Asset sales when you have a gun to your head do not create value for shareholders. And, given CHK management's history of exploring complex and controversial funding conduits (via its JV and subsidiary operations, leasehold, etc.), there is every reason to believe these "asset sales" might be nothing more than reverse financing schemes.
With GIP's personal banking ties to CEO McClendon only recently revealed, a back-door deleveraging objective would not come as any surprise. Asset rich and cash poor during a lousy operating environment is not constructive to building shareholder equity or value.

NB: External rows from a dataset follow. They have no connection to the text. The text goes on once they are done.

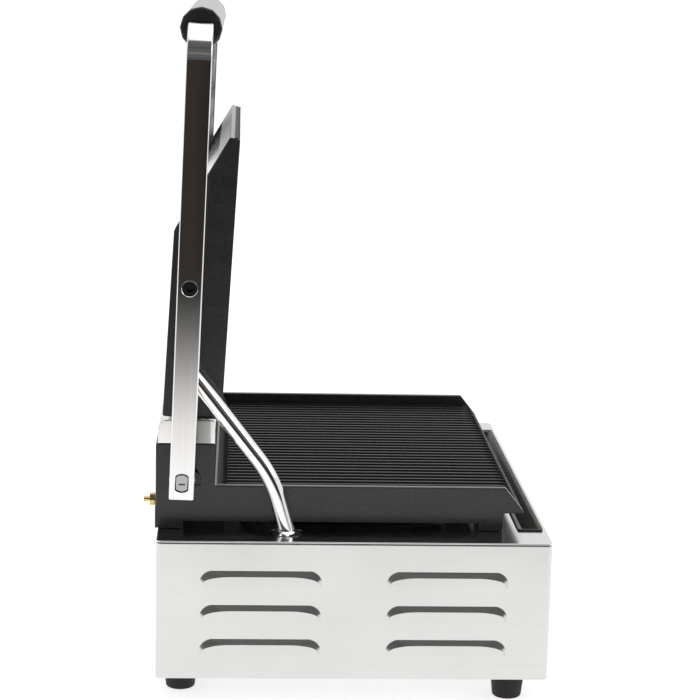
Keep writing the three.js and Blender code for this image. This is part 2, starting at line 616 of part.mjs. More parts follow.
function buildConduit() {
  const at = ([y, z], x = CONDUIT.x) => [x, y, z];
  const corners = [at(CONDUIT.base), at(CONDUIT.knee), at(CONDUIT.end)];
  const tube = bentRod(corners, CONDUIT.bend, CONDUIT.radius, 20, 18);
  add(press, "conduit", tube, "chrome");
  const flange = ring("z", 12.5, 7.7, BASE.top + GAP, BASE.top + 2.8, CONDUIT.x, CONDUIT.base[0] + 3.4);
  add(press, "conduit_flange", flange, "chrome");
  const rise = new THREE.Vector2(...CONDUIT.end).sub(new THREE.Vector2(...CONDUIT.knee)).normalize();
  const along = (d) => [CONDUIT.x, CONDUIT.end[0] + rise.x * d, CONDUIT.end[1] + rise.y * d];
  const bush = add(press, "conduit_bush", ring("z", 7.2, CONDUIT.pipe + GAP, GAP, 5, 0, 0, 24), "rubber");
  bush.position.set(...along(0));
  bush.rotation.x = -Math.atan2(rise.x, rise.y);
  const drop = [[136.2, 262.8], [138.2, 258.6], [138.2, 250], [137.4, 238], [136, 224]].map((p) => at(p));
  const entry = [[-177, 133.5, 211], [-173.5, 132.1, 207], [-166, 132, 206.8]];
  const route = [along(GAP), along(4), along(8.5), ...drop, ...entry];
  const pipe = new THREE.CatmullRomCurve3(route.map((p) => new THREE.Vector3(...p)));
  add(press, "conduit_pipe", sweep(pipe, CONDUIT.pipe, 8, 36), "steel");
}

buildBase();
buildHinge();
buildHead();
buildControls();
buildConduit();

export default press;
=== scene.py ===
import json
import math
import bmesh
import bpy
from mathutils import Matrix, Vector


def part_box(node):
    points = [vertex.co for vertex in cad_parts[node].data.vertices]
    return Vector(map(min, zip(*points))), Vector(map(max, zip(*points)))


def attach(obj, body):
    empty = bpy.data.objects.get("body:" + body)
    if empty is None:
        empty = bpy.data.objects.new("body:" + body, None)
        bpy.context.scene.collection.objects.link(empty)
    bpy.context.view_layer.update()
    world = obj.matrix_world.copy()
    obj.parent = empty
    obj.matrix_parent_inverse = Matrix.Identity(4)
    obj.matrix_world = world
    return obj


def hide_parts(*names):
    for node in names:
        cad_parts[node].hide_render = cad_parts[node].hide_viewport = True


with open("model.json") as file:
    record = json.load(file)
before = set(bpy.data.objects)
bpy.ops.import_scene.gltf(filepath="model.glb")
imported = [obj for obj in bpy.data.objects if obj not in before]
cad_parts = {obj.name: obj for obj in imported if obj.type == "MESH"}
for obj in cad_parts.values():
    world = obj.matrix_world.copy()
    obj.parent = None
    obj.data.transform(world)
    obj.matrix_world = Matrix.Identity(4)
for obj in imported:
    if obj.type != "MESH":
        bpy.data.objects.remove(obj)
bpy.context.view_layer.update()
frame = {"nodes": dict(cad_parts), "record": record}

MM = 0.001

# ------------------------------------------------------------------ camera
CAMERA_PLACE = (-1.70916, 0.09468, 0.57456)
CAMERA_YAW, CAMERA_PITCH, CAMERA_ROLL = -0.056, -0.193, 0.024
CAMERA_LENS = 105.07


def make_camera():
    """A long lens on the operator's left, a little above the plates."""
    forward = Vector((
        math.cos(CAMERA_PITCH) * math.cos(CAMERA_YAW),
        math.cos(CAMERA_PITCH) * math.sin(CAMERA_YAW),
        math.sin(CAMERA_PITCH),
    ))
    right = forward.cross(Vector((0, 0, 1))).normalized()
    up = right.cross(forward)
    cos_r, sin_r = math.cos(CAMERA_ROLL), math.sin(CAMERA_ROLL)
    rolled_right = cos_r * right + sin_r * up
    rolled_up = cos_r * up - sin_r * right
    turn = Matrix((rolled_right, rolled_up, -forward)).transposed().to_4x4()
    data = bpy.data.cameras.new("camera")
    data.lens = CAMERA_LENS
    data.sensor_width = 36
    data.clip_end = 100
    camera = bpy.data.objects.new("camera", data)
    camera.matrix_world = Matrix.Translation(CAMERA_PLACE) @ turn
    bpy.context.collection.objects.link(camera)
    bpy.context.scene.camera = camera


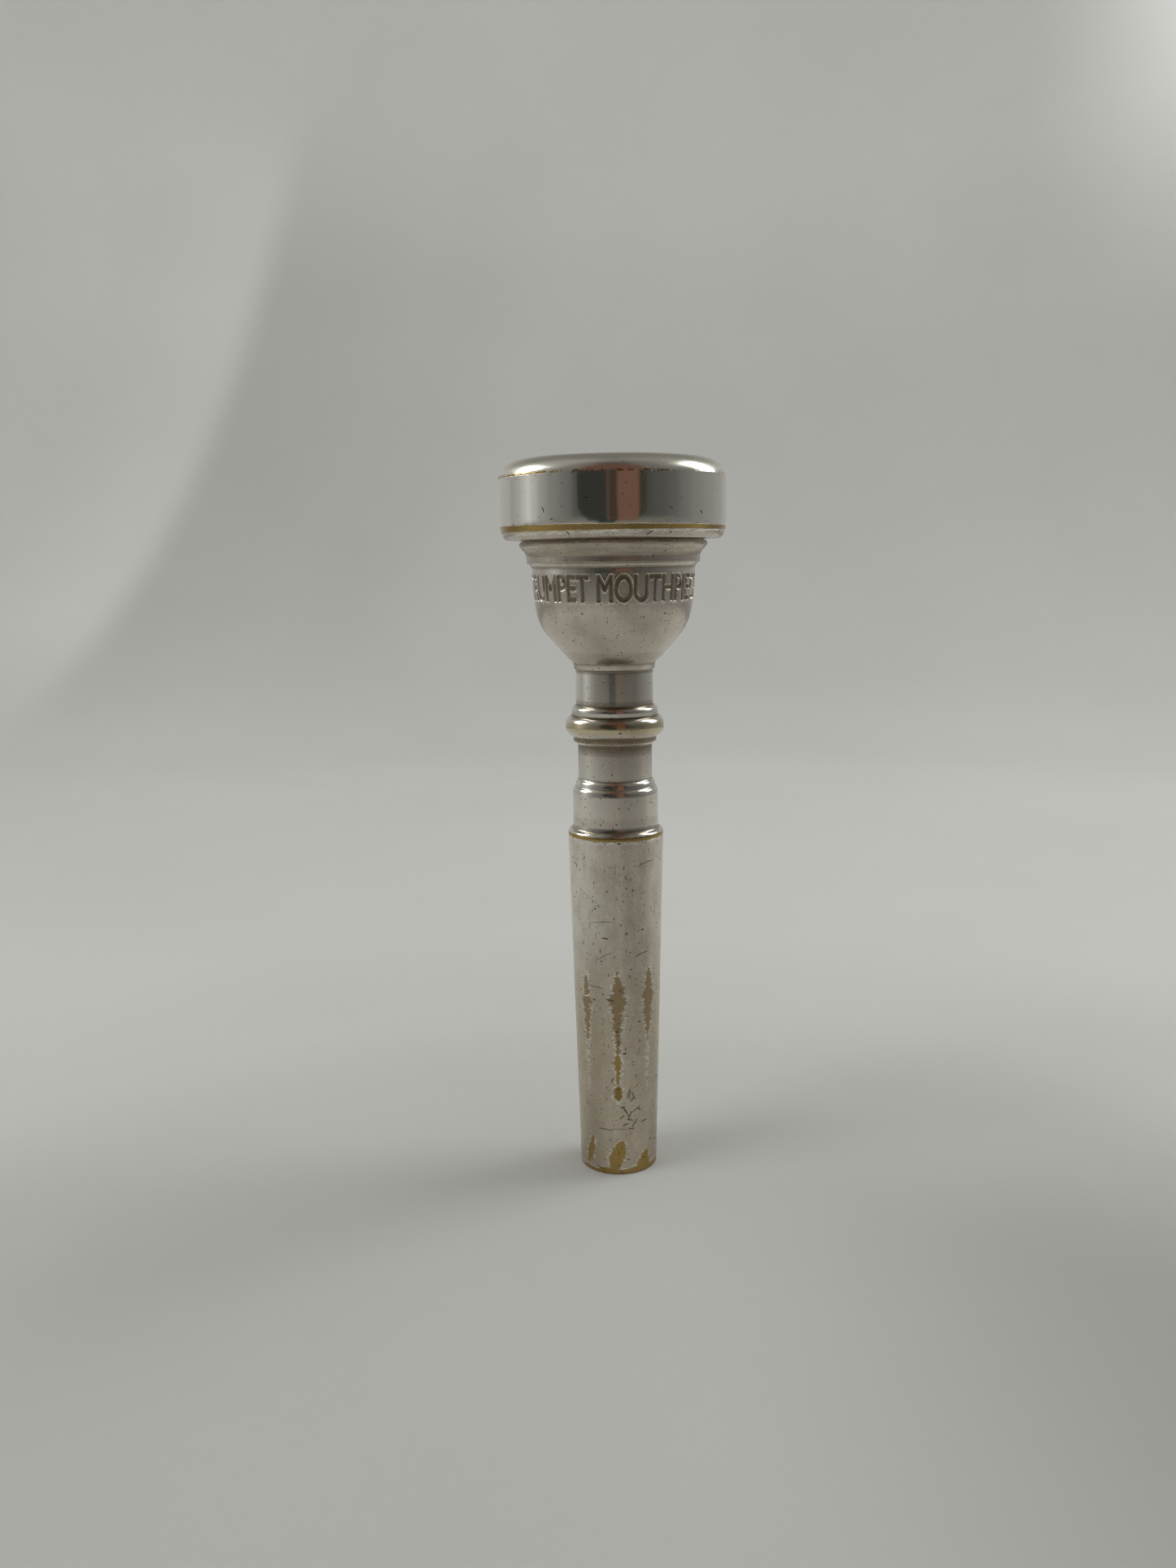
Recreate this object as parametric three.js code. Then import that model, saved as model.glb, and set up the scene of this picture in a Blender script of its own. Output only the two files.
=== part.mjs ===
// A trumpet mouthpiece in silver-plated brass, turned in two pieces: the rim ring, and the cup
// with its throat, backbore and shank in one piece. The rim has a socket that goes down over a
// spigot on top of the cup, so that it can be taken off.
//
// Millimetres, +Z up the axis, origin at the centre of the shank's end face. Both pieces are
// turned about the axis, so each is one closed outline: x is the radius and y is the height.

import * as THREE from 'three';

// Driving dimensions.
const TOTAL_LENGTH = 87.5;
const RIM_RADIUS = 13.49; // the outside of the rim at its widest
const CREST_RADIUS = 10.0; // the top of the rim's rounding, where the lips meet it
const BITE_RADIUS = 8.25; // the inside edge of the rim, half of the cup's diameter
const SHANK_END_RADIUS = 4.8;
const SHANK_TOP_RADIUS = 5.84;
const SHANK_LENGTH = 42.9;
const THROAT_RADIUS = 1.83;
const BACKBORE_END_RADIUS = 4.15;

// The joint between the rim and the cup.
const SEAT_HEIGHT = 78.06; // the shoulder that the rim comes down onto
const SEAT_GAP = 0.2; // the open crevice under the rim
const SPIGOT_HEIGHT = 5.44; // from the seat to the top of the spigot
const SPIGOT_CEILING_GAP = 0.3;
const PILOT_RADIUS = 10.8; // the plain land that centres the rim
const PILOT_HEIGHT = 1.0;
const PILOT_CLEARANCE = 0.08;
const THREAD_MAJOR_RADIUS = 10.42; // the outside of the threaded length of the spigot
const THREAD_CLEARANCE = 0.22;
const SPIGOT_CHAMFER = 0.25;

// How finely the round shapes are cut.
const SEGMENTS = 60; // steps round the axis
const CURVE_STEPS = 3; // steps along each curve of an outline

// Heights that both pieces share.
const SPIGOT_TOP = SEAT_HEIGHT + SPIGOT_HEIGHT;
const PILOT_TOP = SEAT_HEIGHT + PILOT_HEIGHT;
const UNDERSIDE = SEAT_HEIGHT + SEAT_GAP;
const SOCKET_CEILING = SPIGOT_TOP + SPIGOT_CEILING_GAP;

const silverPlate = new THREE.MeshStandardMaterial({ color: 0xc9c9c6, roughness: 0.16, metalness: 1 });
const wornPlate = new THREE.MeshStandardMaterial({ color: 0xa39c92, roughness: 0.38, metalness: 1 });

// A solid of revolution about Z. The outline runs up the outside and down the inside.
function turned(name, outline, material) {
  const geometry = new THREE.LatheGeometry(outline.getPoints(CURVE_STEPS), SEGMENTS);
  geometry.rotateX(Math.PI / 2);
  const mesh = new THREE.Mesh(geometry, material);
  mesh.name = name;
  return mesh;
}

// The shank: an annular end face, a slightly broken edge, and the long taper up to its lip.
function shank(path) {
  const edge = 0.15;
  path.moveTo(BACKBORE_END_RADIUS, 0);
  path.lineTo(SHANK_END_RADIUS - edge, 0);
  path.quadraticCurveTo(SHANK_END_RADIUS, 0, SHANK_END_RADIUS, edge);
  path.lineTo(SHANK_TOP_RADIUS, SHANK_LENGTH);
  path.quadraticCurveTo(SHANK_TOP_RADIUS, SHANK_LENGTH + 0.5, 5.52, SHANK_LENGTH + 0.6);
}

// The turned collars between the shank and the cup, from the lowest to the highest: the lip's
// hollow, a straight length, the double shoulder, the lower neck, a bead between two rings, and
// the upper neck.
function collars(path) {
  const straight = 5.2;
  const lowerNeck = 4.5;
  const upperNeck = 4.68;
  const bead = 5.95;
  path.quadraticCurveTo(straight, 43.55, straight, 44.3);
  path.lineTo(straight, 47.9);
  path.quadraticCurveTo(straight, 48.6, 4.86, 48.72);
  path.quadraticCurveTo(4.86, 49.4, lowerNeck + 0.06, 49.58);
  path.lineTo(lowerNeck, 49.74);
  path.lineTo(lowerNeck, 53.86);
  path.lineTo(4.98, 54.25);
  path.lineTo(5.06, 54.75);
  path.quadraticCurveTo(bead, 55.0, bead, 56.2);
  path.quadraticCurveTo(bead, 57.2, 5.2, 57.42);
  path.lineTo(5.24, 58.0);
  path.quadraticCurveTo(5.2, 58.5, 4.86, 58.54);
  path.lineTo(upperNeck, 58.7);
  path.lineTo(upperNeck, 62.9);
}

// The outside of the cup: a small ring at its foot, a cone, a round shoulder, the tall band, and
// the stepped top.
function cupOutside(path) {
  path.lineTo(4.84, 63.02);
  path.lineTo(4.93, 63.62);
  path.lineTo(5.1, 63.88);
  path.lineTo(7.9, 67.0);
  path.quadraticCurveTo(9.4, 68.6, 9.49, 70.7);
  path.lineTo(9.72, 74.9);
  path.quadraticCurveTo(9.85, 75.3, 10.3, 75.42);
  path.lineTo(10.34, 76.2);
  path.quadraticCurveTo(10.42, 76.85, 10.98, 77.3);
  path.lineTo(11.2, 77.72);
  path.lineTo(10.98, SEAT_HEIGHT);
}

// The spigot that carries the rim: a plain land for centring, then the threaded length.
function spigot(path) {
  path.lineTo(PILOT_RADIUS, SEAT_HEIGHT);
  path.lineTo(PILOT_RADIUS, PILOT_TOP);
  path.lineTo(THREAD_MAJOR_RADIUS, PILOT_TOP + 0.2);
  path.lineTo(THREAD_MAJOR_RADIUS, SPIGOT_TOP - SPIGOT_CHAMFER);
  path.lineTo(THREAD_MAJOR_RADIUS - SPIGOT_CHAMFER, SPIGOT_TOP);
}

// The air's way down: the cup's bowl, the rounded shoulder, the throat and the backbore.
function bore(path) {
  const cupRadius = 7.95;
  const throatTop = 71.0;
  const throatFoot = 66.0;
  path.lineTo(cupRadius, SPIGOT_TOP);
  path.quadraticCurveTo(7.85, 79.5, 6.7, 77.0);
  path.quadraticCurveTo(5.6, 74.6, 3.4, 72.6);
  path.quadraticCurveTo(THROAT_RADIUS, 71.8, THROAT_RADIUS, throatTop);
  path.lineTo(THROAT_RADIUS, throatFoot);
  path.quadraticCurveTo(2.9, 50, 3.3, 34);
  path.lineTo(BACKBORE_END_RADIUS, 0);
}

function cupAndShank() {
  const path = new THREE.Path();
  shank(path);
  collars(path);
  cupOutside(path);
  spigot(path);
  bore(path);
  return turned('cup_and_shank', path, wornPlate);
}

// The rim ring: flat underside, straight side, rounded top, sharp bite, and the socket below.
function rim() {
  const socketRadius = THREAD_MAJOR_RADIUS + THREAD_CLEARANCE;
  const pilotBore = PILOT_RADIUS + PILOT_CLEARANCE;
  const shoulder = 85.42;
  const path = new THREE.Path();
  path.moveTo(pilotBore, UNDERSIDE);
  path.lineTo(12.55, UNDERSIDE);
  path.quadraticCurveTo(13.05, 78.45, 13.22, 79.15);
  path.lineTo(13.36, 79.72);
  path.quadraticCurveTo(13.45, 80.4, RIM_RADIUS, 81.3);
  path.lineTo(13.44, shoulder);
  path.bezierCurveTo(13.24, 86.4, 11.9, TOTAL_LENGTH, CREST_RADIUS, TOTAL_LENGTH);
  path.bezierCurveTo(9.0, TOTAL_LENGTH, BITE_RADIUS, 87.1, BITE_RADIUS, 86.1);
  path.quadraticCurveTo(7.98, 85.0, 7.97, SOCKET_CEILING);
  path.lineTo(socketRadius, SOCKET_CEILING);
  path.lineTo(socketRadius, PILOT_TOP + 0.3);
  path.lineTo(pilotBore, PILOT_TOP + 0.15);
  path.closePath();
  return turned('rim', path, silverPlate);
}

const mouthpiece = new THREE.Group();
mouthpiece.add(cupAndShank(), rim());

export default mouthpiece;
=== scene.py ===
"""A silver-plated trumpet mouthpiece standing on the end of its shank, on a pale sweep.

Two pieces replace the two CAD solids: the rim ring and the cup with its shank. Both are turned
outlines with real fillets, threads and stamped letters, in node materials that show worn plate.
Outlines are in millimetres and become metres when a mesh is made.
"""
import math

import bpy
import numpy as np
from mathutils import Matrix, Vector


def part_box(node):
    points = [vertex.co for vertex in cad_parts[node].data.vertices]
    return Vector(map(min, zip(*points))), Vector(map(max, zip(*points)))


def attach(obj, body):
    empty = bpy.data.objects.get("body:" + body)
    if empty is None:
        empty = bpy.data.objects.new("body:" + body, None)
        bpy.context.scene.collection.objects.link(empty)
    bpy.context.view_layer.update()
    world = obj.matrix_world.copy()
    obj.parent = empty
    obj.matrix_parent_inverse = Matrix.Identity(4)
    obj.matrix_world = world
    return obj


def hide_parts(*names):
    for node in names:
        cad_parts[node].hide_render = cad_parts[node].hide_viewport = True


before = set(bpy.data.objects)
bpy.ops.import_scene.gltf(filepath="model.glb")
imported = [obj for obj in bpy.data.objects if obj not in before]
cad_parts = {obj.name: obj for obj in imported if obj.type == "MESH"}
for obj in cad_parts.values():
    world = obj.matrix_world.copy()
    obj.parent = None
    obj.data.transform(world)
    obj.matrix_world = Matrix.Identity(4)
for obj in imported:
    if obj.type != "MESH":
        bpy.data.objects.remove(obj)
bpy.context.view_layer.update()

MM = 0.001
body_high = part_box("cup_and_shank")[1] / MM
rim_low, rim_high = (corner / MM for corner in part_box("rim"))

# Sizes that come from the CAD solids.
SPIGOT_TOP = body_high.z
UNDERSIDE = rim_low.z
TOTAL_LENGTH = rim_high.z
RIM_RADIUS = rim_high.x

# Radii of the shank, the collars on the neck and the air's way through, and the shank's length.
SHANK_END_RADIUS = 4.8
SHANK_TOP_RADIUS = 5.84
SHANK_TOP = 42.9
STRAIGHT_RADIUS = 5.2
LOWER_NECK_RADIUS = 4.5
UPPER_NECK_RADIUS = 4.68
BEAD_RADIUS = 5.95
THROAT_RADIUS = 1.83
BACKBORE_END_RADIUS = 4.15

# The joint between the two pieces: the seat, the plain land that centres the rim, and the threads.
SEAT_GAP = 0.2
SEAT = UNDERSIDE - SEAT_GAP
PILOT_RADIUS = 10.8
PILOT_CLEARANCE = 0.08
PILOT_HEIGHT = 1.0
PILOT_TOP = SEAT + PILOT_HEIGHT
CEILING = SPIGOT_TOP + 0.3
MALE_RADIUS = 10.42
FEMALE_RADIUS = 10.64
THREAD_PITCH = 25.4 / 24
THREAD_DEPTH = 0.42
THREAD_ROWS = 60

# Heights of the rim's edges, which the wear follows.
RIM_BEVEL = 79.15
RIM_EDGE = 79.72
RIM_SHOULDER = 85.42

# Columns round each piece. A stretch of outline that isn't short gets extra rows at these
# distances from both its ends.
COLUMNS = 160
SHORT_STRETCH = 0.3
ROW_PLACES = (0.1, 0.25, 0.5, 1.0, 2.0)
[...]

As for the "new" ownership structure of CHKM's midstream operations, we would remain cautious to jumping on this LP bandwagon until said proposed deals are in fact realized and completed. On the surface, an independent mid-stream operation is appealing, but "detail risk" would be our primary concern.
Investors also will want to keep an eye on potential asset-value write downs or impairment risks associated with possible "inaccurate assumptions." Monetizing proven reserve assets is one thing but estimating unproven reserves are chock full of variables and "unknown risks." Slipping out of a headlock can be difficult and one large unknown might be with long-term acreage dedications mentioned in CHKM's press release.
Ultimately, investors are entitled to their opinions. We are not in the business of stealing the thunder of any CHK fan, but the bullish opinions expressed by some readers does underscore the importance and value of information provided in a company's reported statements.
The financial statements tell a story. CHK's financials have been providing clues of a weary and cash-starved company running out of levers to pull for quite a while now. It is ludicrous to shoulder all the blame on weak commodity prices. Every E&P outfit feels the impact of weak pricing, but the operational contrast between CHK and its peers is glaring.
In this business one man's pipe dream could be another man's nightmare. At the end of the day, CHK might emerge from the wreckage intact. Barring any near-term catalyst to lift natural gas and oil prices higher, the future CHK will probably not resemble anything like its current self.